DAUERKRANK : Viel Liebe
Ich bin jetzt seit fünf Wochen erkältet, es ist der Horror. Es geht eigentlich gar nicht, vom Gefühl her bin ich schon tot. Stefan war zwischendurch auch krank, zwei Wochen krankgeschrieben wegen Bronchitis. Er lag die meiste Zeit im Bett, las Zeitung und nahm so ein Medikament mit Eukalyptus und irgendwelchen Kräutern. Wenn er sprach, brannte es mir in den Augen, weil die Luft aus seinem Mund so voller Kräuter war. Dann erzählte ihm eine Freundin, dass dieses Medikament benebelt macht, und von da an sagte er immer, „Uh, ich glaub echt, das macht mich komisch im Kopf.“ Aber dann war er wieder gesund und jetzt arbeitet er wieder.

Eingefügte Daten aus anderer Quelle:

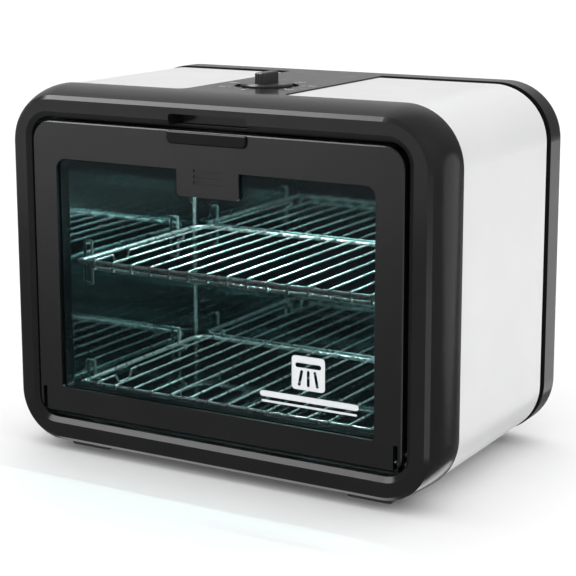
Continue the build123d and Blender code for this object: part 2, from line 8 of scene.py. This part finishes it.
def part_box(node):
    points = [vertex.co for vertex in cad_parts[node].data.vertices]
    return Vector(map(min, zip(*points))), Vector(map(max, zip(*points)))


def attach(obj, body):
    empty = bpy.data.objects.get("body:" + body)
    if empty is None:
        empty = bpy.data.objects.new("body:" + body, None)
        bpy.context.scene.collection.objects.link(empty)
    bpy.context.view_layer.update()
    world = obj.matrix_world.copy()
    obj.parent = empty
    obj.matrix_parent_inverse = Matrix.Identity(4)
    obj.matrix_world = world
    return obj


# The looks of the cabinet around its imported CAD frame, in metres, with its front towards -Y.
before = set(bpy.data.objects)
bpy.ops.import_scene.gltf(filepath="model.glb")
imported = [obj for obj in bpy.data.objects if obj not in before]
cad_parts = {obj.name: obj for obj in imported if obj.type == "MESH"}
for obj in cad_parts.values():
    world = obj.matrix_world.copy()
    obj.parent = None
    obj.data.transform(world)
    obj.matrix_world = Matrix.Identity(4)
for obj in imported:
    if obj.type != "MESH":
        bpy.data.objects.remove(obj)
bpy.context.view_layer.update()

MM = 0.001
MICRON = 0.001 * MM


def show(name, data):
    """A new object in the scene, made from a camera, a light, a mesh or a curve."""
    made = bpy.data.objects.new(name, data)
    bpy.context.scene.collection.objects.link(made)
    return made


# ---- camera -------------------------------------------------------------------------------------
CAMERA_OFF_FRONT = (0.6595, -1.0179, 0.4242)  # from the middle of the rim's front, at floor level
CAMERA_AZIMUTH = math.radians(30.14)
CAMERA_ELEVATION = math.radians(11.17)
CAMERA_ROLL = math.radians(-0.13)
CAMERA_LENS = 104.54  # mm, as is the sensor's width
CAMERA_SENSOR = 36
CAMERA_SHIFT_Y = -0.0833
CAMERA_REACH = 50  # metres


def add_camera():
    """The camera at the right front of the cabinet, a little above it."""
    data = bpy.data.cameras.new("camera")
    data.lens = CAMERA_LENS
    data.sensor_width = CAMERA_SENSOR
    data.shift_y = CAMERA_SHIFT_Y
    data.clip_end = CAMERA_REACH
    camera = show("camera", data)
    back = Vector((
        math.sin(CAMERA_AZIMUTH) * math.cos(CAMERA_ELEVATION),
        -math.cos(CAMERA_AZIMUTH) * math.cos(CAMERA_ELEVATION),
        math.sin(CAMERA_ELEVATION),
    ))
    turn = (-back).to_track_quat("-Z", "Y").to_matrix() @ Matrix.Rotation(CAMERA_ROLL, 3, "Z")
    place = Vector(CAMERA_OFF_FRONT) + Vector((0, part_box("front_frame")[0].y, 0))
    camera.matrix_world = Matrix.Translation(place) @ turn.to_4x4()
    bpy.context.scene.camera = camera


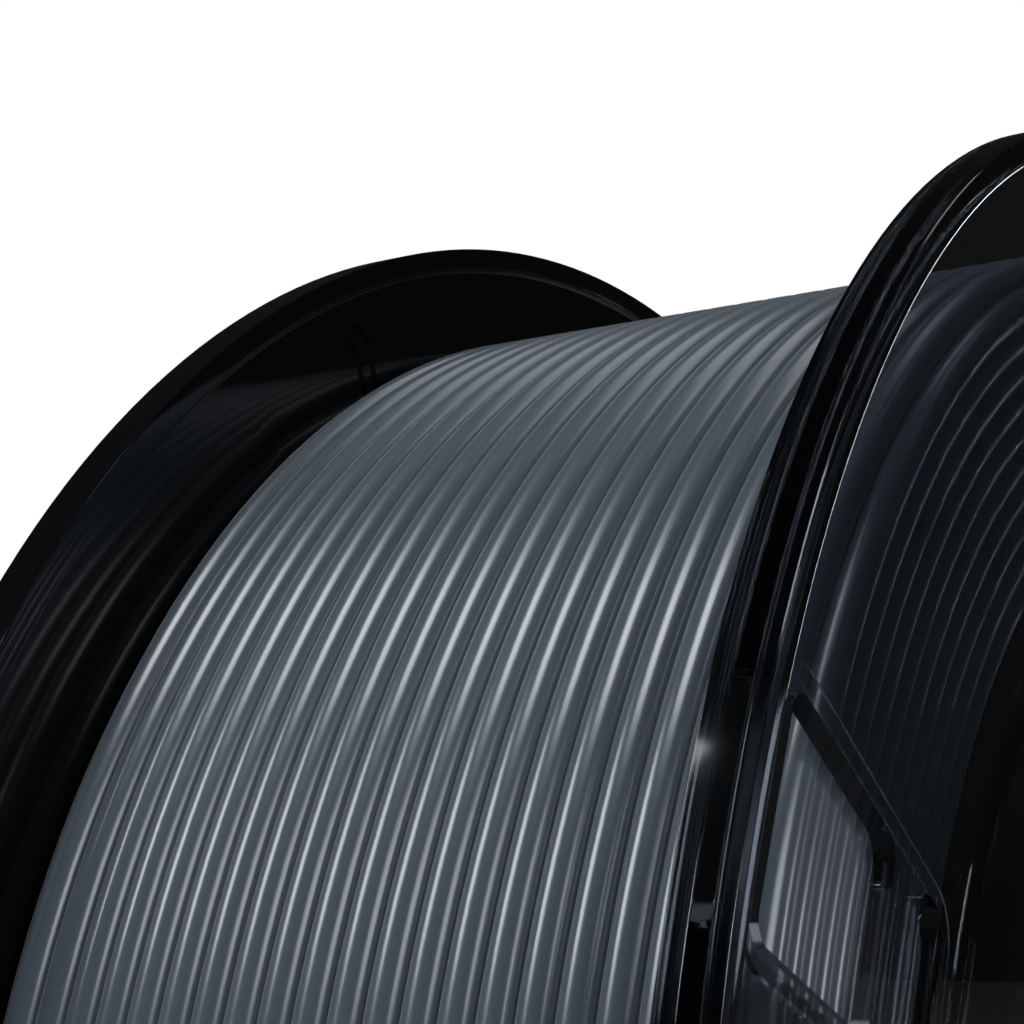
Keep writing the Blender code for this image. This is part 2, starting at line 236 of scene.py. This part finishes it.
def flange(name, outward, window_angle, closed_windows):
    """One flange moulding with its outer face towards outward, 1 or -1, along Y."""
    profile = [
        (RIM_RADIUS, RIM_FACE, RIM_EDGE),
        (RIM_RADIUS, RIM_FACE - RIM_WIDTH, RIM_EDGE),
        (RIM_RADIUS - RIM_THICKNESS, RIM_FACE - RIM_WIDTH, EDGE),
        (RIM_RADIUS - RIM_THICKNESS, WEB_BACK, SMALL_FILLET),
        (RING_RADIUS, WEB_BACK, SMALL_FILLET),
        (RING_RADIUS, RING_END, EDGE),
        (RING_RADIUS - RING_WALL, RING_END, EDGE),
        (RING_RADIUS - RING_WALL, WEB_BACK, SMALL_FILLET),
        (RECESS_RADIUS + RECESS_WALL, WEB_BACK, SMALL_FILLET),
        (RECESS_RADIUS + RECESS_WALL, RECESS_BACK, EDGE),
        (COLLAR_BORE + COLLAR_WALL, RECESS_BACK, SMALL_FILLET),
        (COLLAR_BORE + COLLAR_WALL, COLLAR_END, EDGE),
        (COLLAR_BORE, COLLAR_END, EDGE),
        (COLLAR_BORE, RECESS_TOP, EDGE),
        (RECESS_RADIUS, RECESS_TOP, SMALL_FILLET),
        (RECESS_RADIUS, WEB_FACE, EDGE),
        (RIM_RADIUS - RIM_THICKNESS, WEB_FACE, FILLET),
        (RIM_RADIUS - RIM_THICKNESS, RIM_FACE, RIM_EDGE),
    ]
    disc = spun([(radius, outward * y, rounding) for radius, y, rounding in profile], TURN_STEPS)
    piece = new_piece(name, disc)

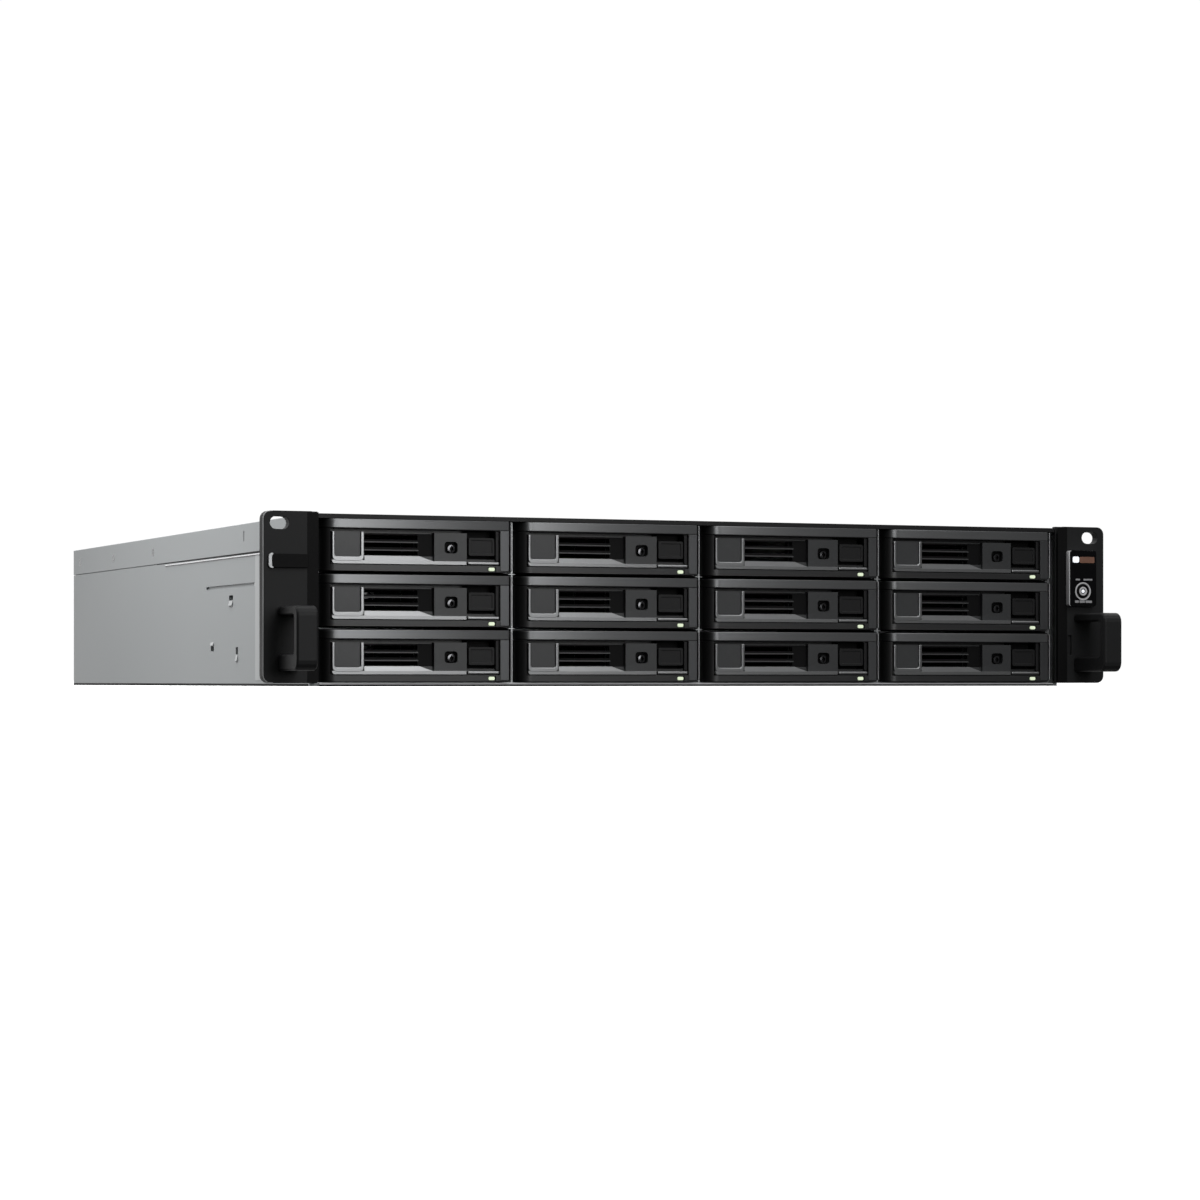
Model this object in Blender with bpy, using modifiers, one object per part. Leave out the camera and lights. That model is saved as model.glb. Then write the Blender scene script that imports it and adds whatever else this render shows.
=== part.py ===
"""Two-unit rack storage enclosure: a sheet-metal chassis with a sliding cover, a four by three grid
of drive trays with swing levers and release buttons, rack ears with pull handles, and behind the
drives a backplane, three fans, a main board and two plug-in power supplies.

Lengths are in millimetres and are scaled to metres when a mesh is made. +Z is up, the front faces
-Y, and the origin is under the middle of the whole object, handles included.
"""

import math

import bmesh
import bpy
from mathutils import Matrix

MM = 0.001
GAP = 0.3

# Overall envelope.
HANDLE_FRONT_Y = -293.0
REAR_Y = 293.0
EAR_FRONT_Y = -259.0
EAR_THICK = 6.0
CHASSIS_FRONT_Y = EAR_FRONT_Y + EAR_THICK + GAP
CHASSIS_REAR_Y = 280.3
CHASSIS_HALF_W = 215.25
CHASSIS_TOP = 86.1
COVER_TOP = 87.4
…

Nur ich hänge rum, arbeite ab und zu, kriege wieder Fieber, lege mich ins Bett oder in die Badewanne, denke dann, es geht wieder, dann doch nicht, und so weiter. Ich trinke hektoliterweise Tee, habe einen gigantischen Verbrauch an Taschentüchern und Badezusätzen und schlafe wie ein toter Bär in einer sehr abgelegenen Höhle, also heute Nacht zum Beispiel zwölf Stunden. Ich tu alles Erdenkliche, aber mein Körper sagt, nee, nee, gesund ist nicht. Zwischendurch dachte ich, es sei eine Allergie, und habe Allergietabletten genommen und einen kontraallergenen Matratzenschonbezug gekauft. In den Nächten, wo ich wegen Husten und Schnupfen nicht schlafen kann, mache ich Sudoku oder schreibe Gedichte, und in einer Nacht lutschte ich dreizehn Spitzwegerichbonbons und starrte sehr lange auf das Wort „kontraallergener Matratzenschonbezug“ auf der Verpackung.
Es beruhigte mich, es gab mir das Gefühl, dass sich die Industrie irgendwie um mich kümmert. Vielleicht ist das nur Fake und ich werde einfach gar nicht mehr gesund. Aber wenn ich jetzt sterbe, kann ich echt sagen, ich hatte fast ein schönes Leben. Vor allem die letzte Zeit war gut, mit viel Liebe.